> Required task:
Gather all lines in the data that hold the string "Write".

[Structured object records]
********

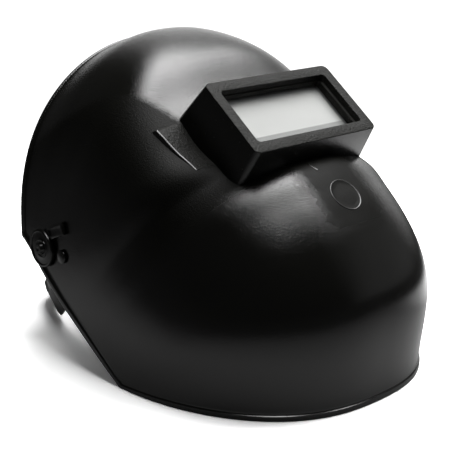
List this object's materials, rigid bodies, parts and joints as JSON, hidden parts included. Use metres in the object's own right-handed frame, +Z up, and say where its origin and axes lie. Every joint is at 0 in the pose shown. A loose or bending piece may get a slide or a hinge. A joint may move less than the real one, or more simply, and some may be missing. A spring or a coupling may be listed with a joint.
{
  "type": "welding mask",
  "caption": "Glossy black moulded welding mask with a deep rectangular lens housing, leaning back on its chin rim, and a head harness on side pivots inside it.",
  "frame": {"origin": "floor under the middle of the whole mask's box, on the plane of symmetry", "axes": "+Z up as it stands on its chin rim, -Y the way the window faces, +X the wearer's left"},
  "size_m": [0.2492, 0.3332, 0.2354],
  "materials": {
    "shell_plastic": "glossy black with a fine grain",
    "clear_lens": "clear",
    "white_card": "plain white card",
    "filter_glass": "very dark green, polished",
    "fitting_plastic": "satin black",
    "knob_plastic": "half gloss black",
    "harness_plastic": "matt black"
  },
  "bodies": {
    "mask": {"shell": "shell_plastic", "cover_lens": "clear_lens", "window_card": "white_card", "filter_glass": "filter_glass", "lens_retainer": "fitting_plastic", "angle_stop_left": "knob_plastic", "angle_stop_right": "knob_plastic", "stop_plug_left": "knob_plastic", "stop_plug_right": "knob_plastic"},
    "headgear": {"headband": "harness_plastic", "crown_strap": "harness_plastic", "band_clasp": "fitting_plastic", "side_arm_left": "harness_plastic", "side_arm_right": "harness_plastic", "pivot_bolt_left": "fitting_plastic", "pivot_bolt_right": "fitting_plastic", "arm_rivet_left": "fitting_plastic", "arm_rivet_right": "fitting_plastic"},
    "knob_left": {"pivot_knob_left": "knob_plastic"},
    "knob_right": {"pivot_knob_right": "knob_plastic"}
  },
  "joints": [
    {"name": "headgear_tilt", "type": "hinge", "parent": "mask", "child": "headgear", "pos_m": [0, 0.06508, 0.082], "axis": [1, 0, 0], "range_deg": [0, 70]},
    {"name": "left_knob_turn", "type": "hinge", "parent": "headgear", "child": "knob_left", "pos_m": [0.1221, 0.06508, 0.082], "axis": [1, 0, 0], "range_deg": [-180, 180]},
    {"name": "right_knob_turn", "type": "hinge", "parent": "headgear", "child": "knob_right", "pos_m": [-0.1221, 0.06508, 0.082], "axis": [1, 0, 0], "range_deg": [-180, 180]}
  ]
}
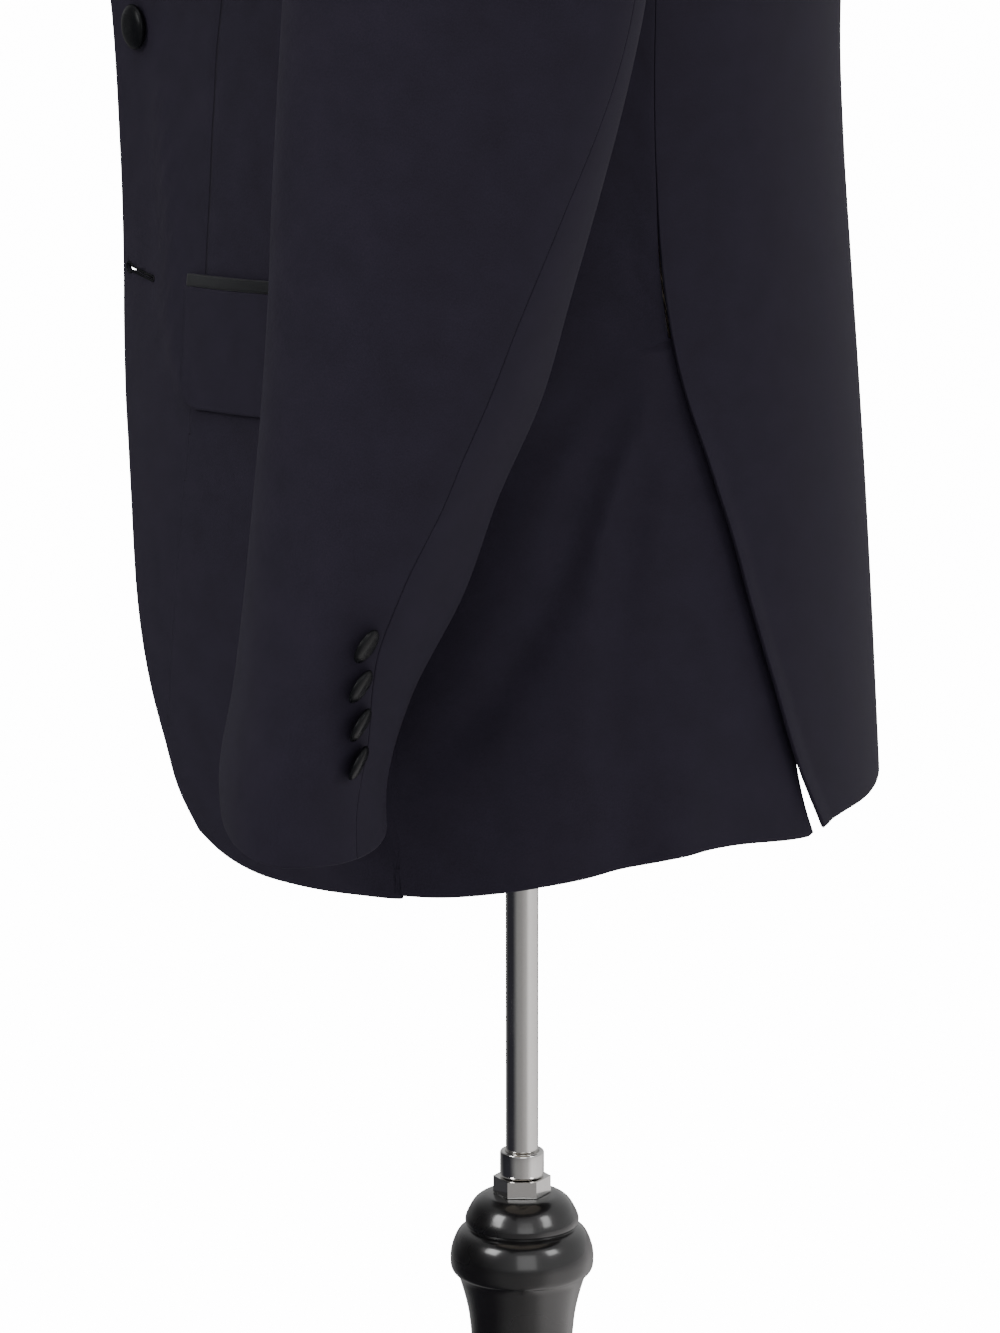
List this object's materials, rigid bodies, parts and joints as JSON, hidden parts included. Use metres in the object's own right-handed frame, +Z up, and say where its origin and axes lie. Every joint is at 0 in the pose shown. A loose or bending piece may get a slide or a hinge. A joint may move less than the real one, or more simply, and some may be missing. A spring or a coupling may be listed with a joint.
{
  "type": "tuxedo jacket worn by a limbless dress form on a turned wooden stand",
  "caption": "Single-breasted tuxedo jacket with satin lapels and flap pockets, worn by a limbless dress form that stands on a chrome pole and a turned black wooden stand.",
  "frame": {"origin": "on the floor, on the axis of the pole", "axes": "+Z up along the pole; -Y is the jacket's front; +X is the wearer's left"},
  "size_m": [0.596, 0.444, 1.605],
  "materials": {
    "black_wool": "fine worsted wool, nearly black with a cool tint and a soft sheen",
    "black_satin": "black satin with a smooth low sheen",
    "black_button": "buttons covered with black satin",
    "natural_linen": "natural linen stretched over a rigid shell",
    "chrome": "polished chrome plate",
    "gloss_black_wood": "turned wood under gloss black lacquer"
  },
  "bodies": {
    "stand": {"column": "gloss_black_wood", "hex_nut": "chrome", "collar_fitting": "chrome", "leg_left": "gloss_black_wood", "leg_back_right": "gloss_black_wood", "leg_front_right": "gloss_black_wood"},
    "pole": {"pole": "chrome"},
    "dressed_form": {"form_torso": "natural_linen", "front_left": "black_wool", "front_right": "black_wool", "side_left": "black_wool", "side_right": "black_wool", "back_left": "black_wool", "back_right": "black_wool", "collar_stand": "black_wool", "sleeve_top_left": "black_wool", "sleeve_top_right": "black_wool", "sleeve_under_left": "black_wool", "sleeve_under_right": "black_wool", "flap_left": "black_wool", "flap_right": "black_wool", "lapel_left": "black_satin", "lapel_right": "black_satin", "collar": "black_satin", "jet_left": "black_satin", "jet_right": "black_satin", "button_front_upper": "black_button", "button_front_lower": "black_button", "button_cuff_left_1": "black_button", "button_cuff_left_2": "black_button", "button_cuff_left_3": "black_button", "button_cuff_left_4": "black_button", "button_cuff_right_1": "black_button", "button_cuff_right_2": "black_button", "button_cuff_right_3": "black_button", "button_cuff_right_4": "black_button"}
  },
  "joints": [
    {"name": "height", "type": "slide", "parent": "stand", "child": "pole", "axis": [0, 0, 1], "range_m": [-0.15, 0.2]},
    {"name": "turn", "type": "hinge", "parent": "pole", "child": "dressed_form", "pos_m": [0, 0, 1], "axis": [0, 0, 1], "continuous": true}
  ]
}
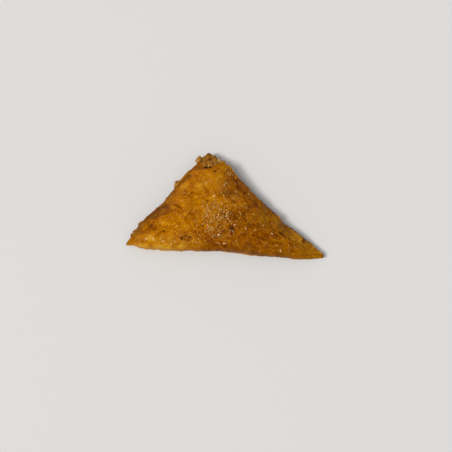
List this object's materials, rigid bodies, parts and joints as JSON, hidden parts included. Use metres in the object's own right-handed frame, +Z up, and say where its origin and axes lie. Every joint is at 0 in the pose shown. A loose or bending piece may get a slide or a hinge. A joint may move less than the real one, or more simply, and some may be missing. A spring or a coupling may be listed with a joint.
{
  "type": "baklava piece",
  "caption": "Baked phyllo triangle: a square stack of thin sheets folded over chopped nuts, flat below, mounded on top, with layered open edges and nuts showing at the open corner.",
  "frame": {"origin": "centre of the bounding box in X and Y, on the table under the pastry", "axes": "+X along the folded long side, +Y from the fold towards the open corner, +Z up"},
  "size_m": [0.1436, 0.0782, 0.0198],
  "materials": {
    "phyllo": "baked golden brown, syrup-glazed satin",
    "filling": "chopped nuts bound with syrup, dull"
  },
  "bodies": {
    "root": {"phyllo": "phyllo", "filling": "filling"}
  },
  "joints": []
}
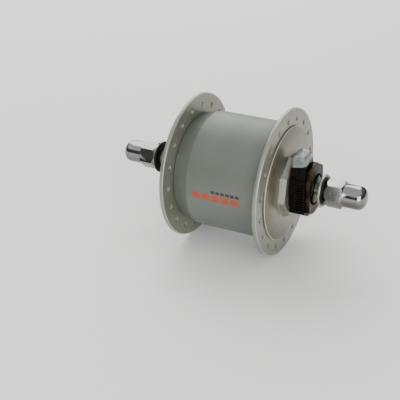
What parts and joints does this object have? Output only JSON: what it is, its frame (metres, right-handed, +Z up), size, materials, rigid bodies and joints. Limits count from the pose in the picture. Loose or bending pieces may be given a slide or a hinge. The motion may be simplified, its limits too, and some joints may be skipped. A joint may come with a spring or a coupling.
{
  "type": "bicycle generator hub",
  "caption": "Front bicycle hub that makes current for a lamp: a fixed axle and coil inside a turning shell with two spoke flanges, dome nuts and a side connector.",
  "frame": {"origin": "centre of the hub: on the axle line, half way between the two spoke flanges and between the two nut tips", "axes": "+Y along the axle away from the connector, so the connector is at -Y; +Z up, the way the connector stands; +X forward"},
  "size_m": [0.09, 0.161, 0.09],
  "materials": {
    "shell": "satin silver paint over aluminium",
    "flange": "satin clear-coated aluminium",
    "end_cap": "fine turned aluminium",
    "steel": "ground steel",
    "zinc": "zinc plated steel",
    "chrome": "polished chrome plate",
    "black_steel": "black oxide",
    "black_plastic": "moulded nylon, semi gloss",
    "clear_plastic": "clear soft vinyl",
    "rubber": "matt black rubber",
    "iron": "pressed soft iron",
    "ferrite": "dull ferrite",
    "copper": "enamelled copper wire",
    "bobbin_plastic": "natural nylon",
    "wire_jacket": "white insulation",
    "tin": "tin plated brass"
  },
  "bodies": {
    "axle_unit": {"axle": "zinc", "right_cone": "steel", "left_cone": "steel", "right_spacer": "zinc", "left_spacer": "zinc", "right_locknut": "black_steel", "left_locknut": "zinc", "left_dust_cap": "black_plastic", "stator_sleeve": "iron", "right_claw_plate": "iron", "left_claw_plate": "iron", "coil_bobbin": "bobbin_plastic", "coil_winding": "copper", "stator_nut": "zinc", "lead_wire": "wire_jacket", "connector_body": "black_plastic", "connector_cover": "black_plastic", "ground_washer": "tin", "live_terminal": "tin", "ground_terminal": "tin"},
    "hub": {"hub_shell": "shell", "right_flange": "flange", "left_flange": "flange", "right_end_cap": "end_cap", "left_end_cap": "end_cap", "magnet_yoke": "iron", "magnet_segments": "ferrite", "right_cup": "steel", "left_cup": "steel", "right_seal": "rubber", "left_seal": "rubber"},
    "right_cage": {"right_balls": "chrome", "right_ball_retainer": "steel"},
    "left_cage": {"left_balls": "chrome", "left_ball_retainer": "steel"},
    "terminal_cap": {"terminal_cap": "clear_plastic"},
    "right_nut": {"right_cap_nut": "chrome", "right_nut_washer": "black_steel", "right_axle_washer": "zinc"},
    "left_nut": {"left_cap_nut": "chrome", "left_nut_washer": "zinc", "left_axle_washer": "black_steel"}
  },
  "joints": [
    {"name": "hub_spin", "type": "hinge", "parent": "axle_unit", "child": "hub", "pos_m": [0, 0, 0], "axis": [0, 1, 0], "continuous": true},
    {"name": "right_cage_spin", "type": "hinge", "parent": "axle_unit", "child": "right_cage", "pos_m": [0, -0.03325, 0], "axis": [0, 1, 0], "continuous": true},
    {"name": "left_cage_spin", "type": "hinge", "parent": "axle_unit", "child": "left_cage", "pos_m": [0, 0.03325, 0], "axis": [0, 1, 0], "continuous": true},
    {"name": "terminal_cap_pull", "type": "slide", "parent": "axle_unit", "child": "terminal_cap", "axis": [-0.1392, 0, 0.9903], "range_m": [0, 0.01]},
    {"name": "right_nut_travel", "type": "slide", "parent": "axle_unit", "child": "right_nut", "axis": [0, -1, 0], "range_m": [0, 0.024]},
    {"name": "left_nut_travel", "type": "slide", "parent": "axle_unit", "child": "left_nut", "axis": [0, 1, 0], "range_m": [0, 0.024]}
  ],
  "couplings": [
    {"joint": "right_cage_spin", "follows": "hub_spin", "ratio": 0.5895},
    {"joint": "left_cage_spin", "follows": "hub_spin", "ratio": 0.5895}
  ]
}
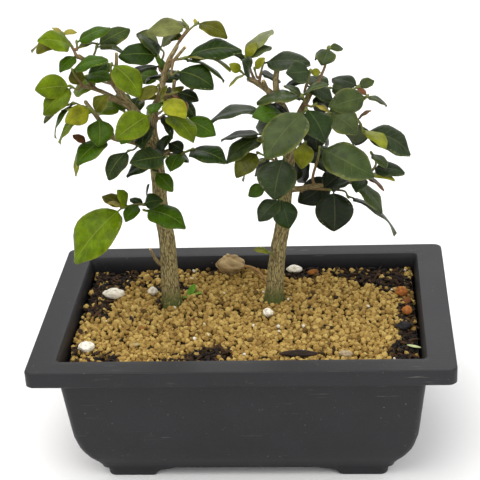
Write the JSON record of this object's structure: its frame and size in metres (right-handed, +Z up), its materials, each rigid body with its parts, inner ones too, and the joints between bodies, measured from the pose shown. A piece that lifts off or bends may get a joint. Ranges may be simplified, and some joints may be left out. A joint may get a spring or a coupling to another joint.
{
  "type": "potted bonsai trees",
  "caption": "Young broad-leaved bonsai trees standing side by side in a rectangular dark plastic training pot of granular soil.",
  "frame": {"origin": "middle of the pot's footprint, on the surface it stands on", "axes": "+X along the pot's long side, towards the tree with the darker leaves; +Y to the pot's back, so the front is -Y; +Z up"},
  "size_m": [0.2055, 0.133, 0.2161],
  "materials": {
    "dark_plastic": "moulded, slightly scuffed",
    "soil_grains": "dry fired-clay granules",
    "bark": "fissured bark",
    "left_leaf": "glossy green leaf; paper stands in for living leaf",
    "right_leaf": "dark green leaf with a grey sheen; paper stands in for living leaf",
    "tan_rock": "dull",
    "orange_pebble_back": "dull",
    "orange_pebble_front": "dull",
    "dark_stone": "dull",
    "pale_stone": "dull",
    "bark_strip": "dull",
    "perlite_left": "dull",
    "perlite_front": "dull",
    "perlite_trunk": "dull",
    "perlite_back": "dull",
    "perlite_middle": "dull"
  },
  "bodies": {
    "root": {"pot": "dark_plastic", "soil": "soil_grains", "left_tree_wood": "bark", "right_tree_wood": "bark", "tan_rock": "tan_rock", "orange_pebble_back": "orange_pebble_back", "orange_pebble_front": "orange_pebble_front", "dark_stone": "dark_stone", "pale_stone": "pale_stone", "bark_strip": "bark_strip", "perlite_left": "perlite_left", "perlite_front": "perlite_front", "perlite_trunk": "perlite_trunk", "perlite_back": "perlite_back", "perlite_middle": "perlite_middle", "left_spray_outer_tip": "left_leaf", "left_spray_top_middle": "left_leaf", "left_spray_outer_upper": "left_leaf", "left_spray_outer_middle": "left_leaf", "left_spray_outer_lower": "left_leaf", "left_spray_inner_upper": "left_leaf", "left_spray_front_upper": "left_leaf", "left_spray_top_back": "left_leaf", "left_spray_leader": "left_leaf", "left_spray_right_upper": "left_leaf", "left_spray_right_middle": "left_leaf", "left_spray_centre_front": "left_leaf", "left_spray_centre_back": "left_leaf", "left_spray_right_front": "left_leaf", "left_spray_right_lower": "left_leaf", "left_spray_big_front": "left_leaf", "left_spray_trunk_upper": "left_leaf", "left_spray_low_outer": "left_leaf", "left_spray_trunk_lower": "left_leaf", "left_spray_back_middle": "left_leaf", "left_spray_back_outer": "left_leaf", "right_spray_inner_top": "right_leaf", "right_spray_dome": "right_leaf", "right_spray_leader": "right_leaf", "right_spray_top_middle": "right_leaf", "right_spray_outer_top": "right_leaf", "right_spray_centre_upper": "right_leaf", "right_spray_inner_front": "right_leaf", "right_spray_centre_front": "right_leaf", "right_spray_big_front": "right_leaf", "right_spray_outer_upper": "right_leaf", "right_spray_outer_middle": "right_leaf", "right_spray_inner_middle": "right_leaf", "right_spray_trunk_lower": "right_leaf", "right_spray_trunk_front": "right_leaf", "right_spray_shade": "right_leaf", "right_spray_low_outer": "right_leaf", "right_spray_sprout": "right_leaf", "right_spray_back_middle": "right_leaf", "right_spray_back_outer": "right_leaf", "right_spray_back_lower": "right_leaf"}
  },
  "joints": []
}
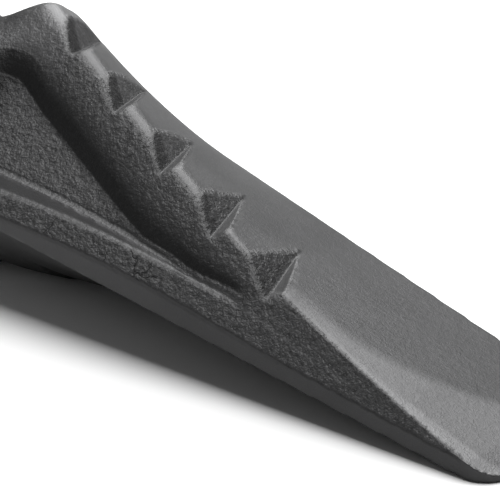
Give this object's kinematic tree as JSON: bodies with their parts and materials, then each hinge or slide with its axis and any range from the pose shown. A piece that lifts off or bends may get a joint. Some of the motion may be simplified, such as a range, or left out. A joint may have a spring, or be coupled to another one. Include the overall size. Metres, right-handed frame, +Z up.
{
  "type": "splitting wedge",
  "caption": "Forged steel splitting wedge with a twisted body, a straight blunt edge, notched ridges and a recessed pocket on each side.",
  "frame": {"origin": "centre of the striking face", "axes": "+X along the wedge from the striking face to the cutting edge, +Y along the cutting edge, +Z up, square to the flat of the blade"},
  "size_m": [0.232, 0.062, 0.069],
  "materials": {
    "wedge_body": "dark forge scale under a thin dark coat, smoother and a little lighter on the top and bottom faces"
  },
  "bodies": {
    "root": {"wedge_body": "wedge_body"}
  },
  "joints": []
}
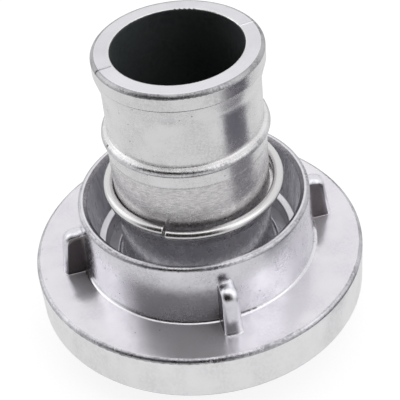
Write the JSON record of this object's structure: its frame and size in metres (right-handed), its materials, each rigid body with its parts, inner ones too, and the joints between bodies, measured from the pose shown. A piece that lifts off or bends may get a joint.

********

> Expected answer:
Write the JSON record of this object's structure: its frame and size in metres (right-handed, +Z up), its materials, each rigid body with its parts, inner ones too, and the joints between bodies, measured from the pose shown. A piece that lifts off or bends may get a joint. Ranges may be simplified, and some joints may be left out. A joint may get a spring or a coupling to another joint.
Write the JSON record of this object's structure: its frame and size in metres (right-handed), its materials, each rigid body with its parts, inner ones too, and the joints between bodies, measured from the pose shown. A piece that lifts off or bends may get a joint.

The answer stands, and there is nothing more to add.